I consider the third count good. It is very general, but I believe it contains all that is necessary. It shows certain differences existing between the parties, a submission of them to referees named, and an award upon those differences, of a sum of money to the plaintiff, pursuant to the submission. This may be a good title; and as it is confessed by the demurrer, it is sufficient.

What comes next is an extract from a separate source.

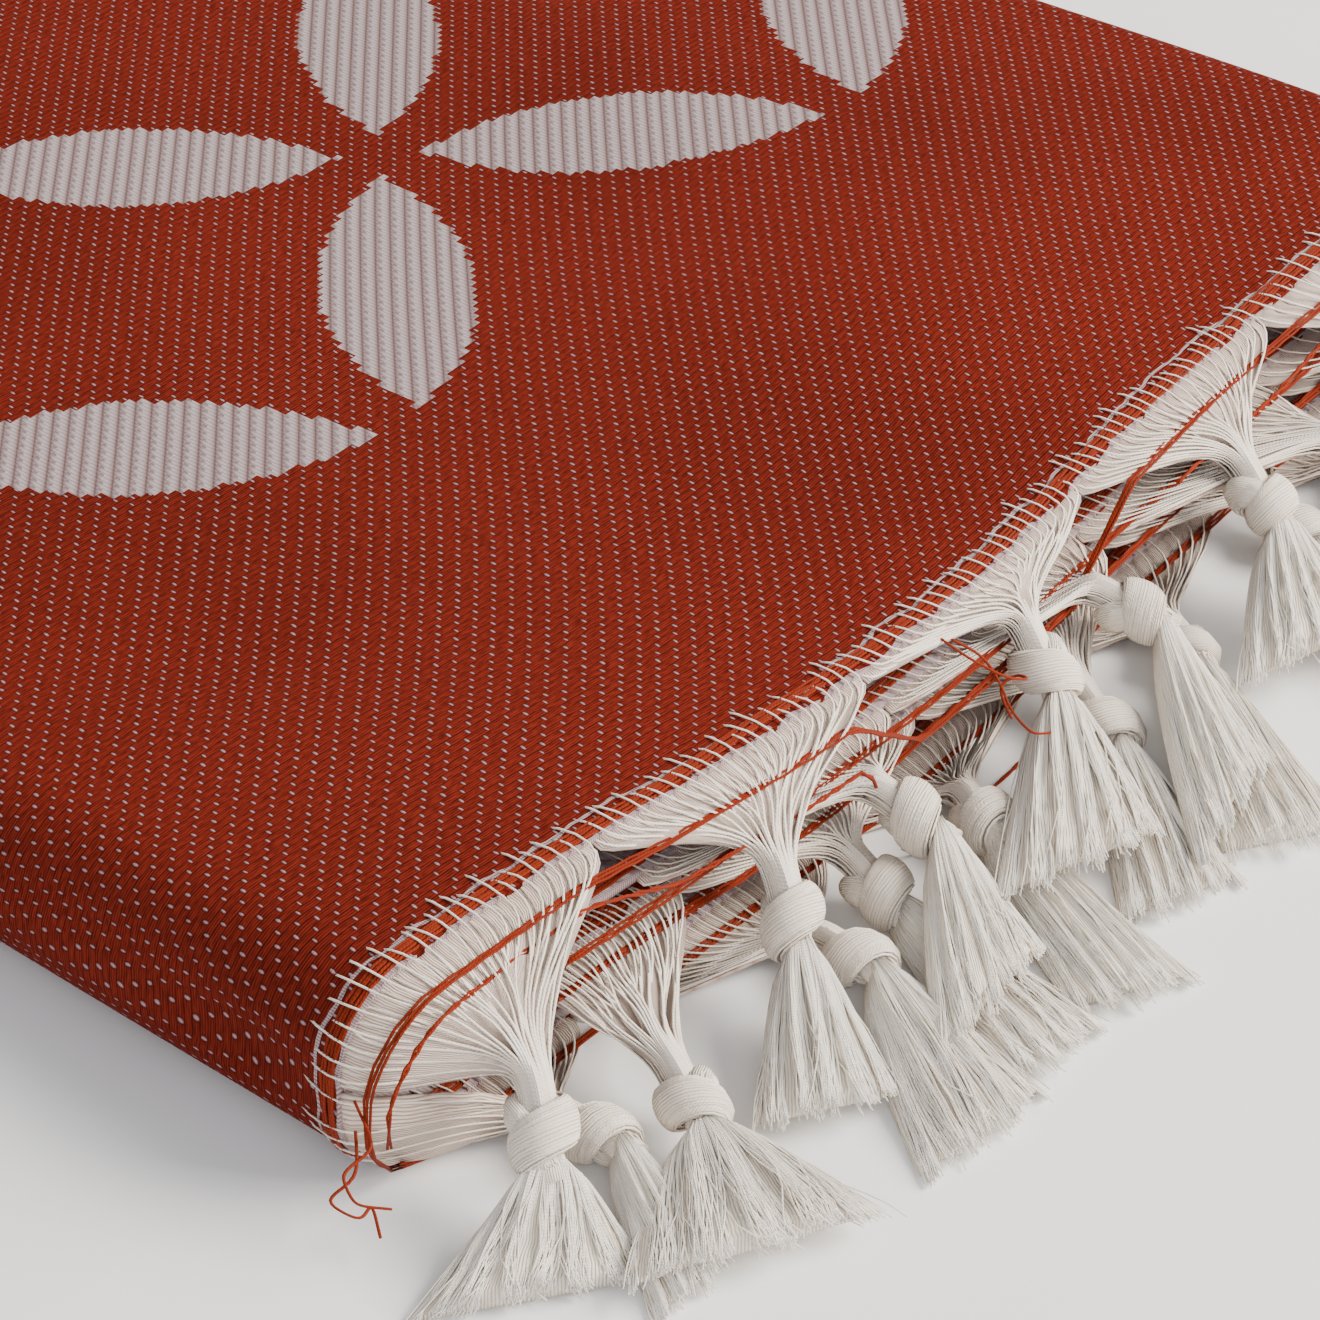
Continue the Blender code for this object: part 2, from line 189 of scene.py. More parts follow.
@dataclass(frozen=True)
class Ripple:
    """A wave over the upper layers: the sine of x times one pace plus y times another plus a phase."""

    x_pace: float
    y_pace: float
    phase: float
    share: float


RIPPLES = (Ripple(27.0, 12.0, 0.6, 1.0), Ripple(-11.0, 33.0, 1.9, 0.7))
DENTS = (
    #    x      z      length height depth
    Dent(0.281, 0.0125, 0.022, 0.0034, 0.0021),
    Dent(0.256, 0.0165, 0.034, 0.0030, 0.0011),
    Dent(0.215, 0.0090, 0.070, 0.0040, 0.0009),
)


class End(Enum):
    """The two fringed ends of the towel."""

    FRONT = 1
    BACK = -1


@dataclass(frozen=True)
class Hang:
    """Where one tassel hangs, in millimetres: out from the cloth's edge, along Y and up."""

    knot_out: float
    knot_y: float
    knot_z: float
    tip_out: float
    tip_y: float
    tip_z: float
    half_spread: float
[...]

Having thus held all the counts, except the second, good, it remains to consider the eleventh plea, and the replications thereto. Questions of great nicety have been argued upon the demurrer taken to the replications of this eleventh plea. But as the first of these replications which are demurred to, goes to support the second count only, and as that has already been held to be bad, and as I consider the plea to which this other replication is made, as also bad, I shall not express an opinion thereon. It was suggested at the bar, that a decision of these questions might have an important bearing upon questions, which are expected to arise on the trial of the issues of fact But it cannot be now known that those questions will be presented then, precisely as they are now, upon these pleadings. Their aspect may be more or less varied when they shall arise out of the evidence, and I do not think a decision of them can be anticipated, without some risk of injustice. It is far safer to decide them, when all the facts on which they depend shall be before the court, rather than to attempt to do so now, upon certain abstract averments in the pleadings. The eleventh plea is bad for the same cause as the second plea. It shows, in bar of the whole action, a revocation of one submission only. Four submissions are shown by the declaration. The result is that the second count, and the second, sixth, and eleventh pleas are bad. The other counts are good.